Joe Biden’s FERC Is Exacerbating America’s Energy Crisis

The Biden Administration’s war on fossil fuels is multi-pronged. Go after their financing through the ultra-woke ESG movement threatening banks from lending them the necessary capital. Go after their permitting with endless slow-walking by the bureaucrats in the Department of Interior. And go after the infrastructure by weaponizing agencies like the Federal Energy Regulatory Committee (FERC) by stopping pipelines and other necessary projects.

While doing all this with one hand, you pour billions into unreliable wind and solar with the other.
Recently the American people watched Democrats in Congress jam through a massive, partisan climate change spending package. The $369 billion law is crammed with special-interest giveaways to the green energy sector, huge sums to hire 87,000 more IRS agents, and the establishment of a national green bank. It received zero Republican support and will be a major point of contention come Election Day.

That fight we lost. Now we need to look at the ones the American fossil fuel industry can still win. And the FERC battle could be the biggest energy fight this fall.

Back in February, the Federal Energy Regulatory Commission, or FERC, made an incredible political power play and almost got away with it. This relatively unknown five-person commission is tasked with, among other things, regulating the transmission of natural gas. That includes the approval of new natural gas projects like pipelines. The balance of power on the commission swings as the White House changes hands, so currently there are three Democratic commissioners and just two Republicans.

During the commission’s February meeting, Richard Glick, FERC’s Democratic chairman and his two fellow Democratic commissioners pushed through a policy designed to block construction of natural gas infrastructure. This rule would force private companies applying for permits to account for all greenhouse gas emissions from a pipeline project, that is, from production upstream all the way to combustion downstream. This task is basically impossible—which is the point.

Glick and his cohort used climate change as the defense for the new rule and argued they were compelled to take this action by the courts. But that argument didn’t hold water with Congress. The bipartisan leaders of the Senate Energy and Natural Resource Committee, Chairman Joe Manchin (D-WV) and Ranking Member John Barrasso (R-WY), took major issue with FERC’s new, completely unjustified policy. They dragged Glick and his fellow Democratic commissioners up to the committee to explain themselves.

During the hearing, Manchin slammed the effort saying: “to deny or put-up barriers to natural gas projects and the benefits they provide while Putin is actively and effectively using energy as an economic and political weapon against our allies is just beyond the pale.”

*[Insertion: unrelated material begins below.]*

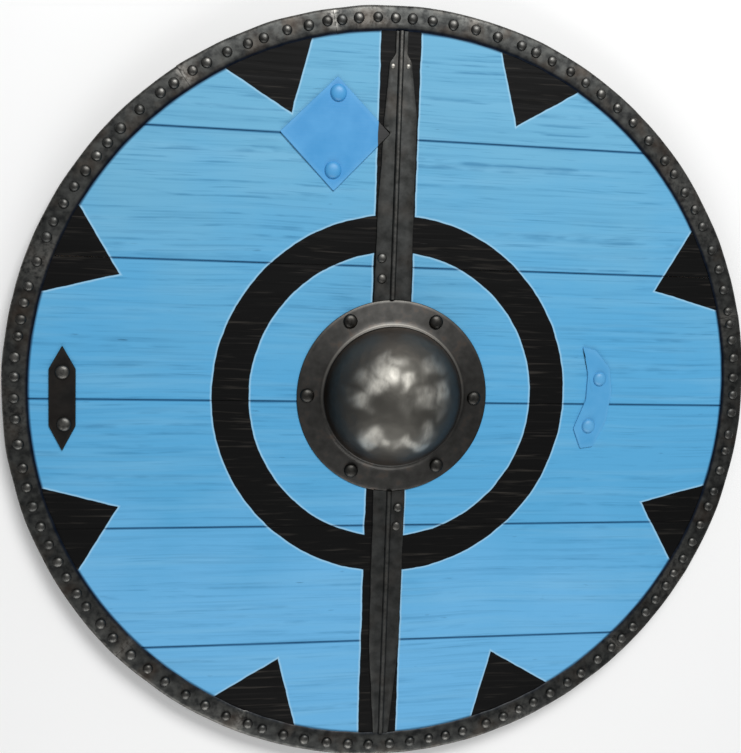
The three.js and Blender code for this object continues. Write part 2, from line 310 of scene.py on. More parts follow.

Barrasso didn’t mince words either. “These policies are going to make it next to impossible to build any new natural gas infrastructure or upgrade our existing facilities in the United States,” said Barrasso. “These orders are going to increase the costs for American families to heat and power their homes.”

The shellacking worked. Soon thereafter Glick and his fellow Democrats reversed course and labelled their terrible policy as a “draft.” But that doesn’t mean it’s gone.

Glick was quick to withdraw the rule because he was reading the political tea leaves for his political future. His term as a FERC commissioner expired in June and President Biden has renominated him to continue as chair of the commission. His nomination should make for an epic political battle after Labor Day when Congress returns from August recess.

Glick’s renomination will go before the Senate Energy and Natural Resources Committee – the same committee that blasted his climate policy just six months earlier. The hearing will serve as a proxy fight for President Biden’s larger war on American energy.

Since Inauguration Day, the Biden administration has sought to punish American oil and gas producers at every turn. Biden cancelled the Keystone XL Pipeline, placed a moratorium on new oil and gas leases on federal lands, and slow-walked permits for major natural gas projects. Glick and FERC’s policy were an integral part of an overall strategy by Biden’s bureaucrats to slow or kill oil, coal, and natural gas production in the United States.

Glick’s nomination hearing will also come with an interesting Election Day plot twist: two of the Democratic senators on the Energy and Natural Resources Committee are in very tight races. Sens. Catherine Cortez Masto (D-NV) and Mark Kelly (D-AZ) face stiff challenges in their re-election bids. Americans who support domestic natural gas production should watch closely if these two senators vote to advance Glick’s nomination through an evenly divided Senate. It may impact whether they win or lose votes back in their home states.

To date, there is no confirmation hearing on the schedule for Richard Glick. But when it does happen, pay attention: it’s shaping up to be the biggest energy fight Congress will have this fall.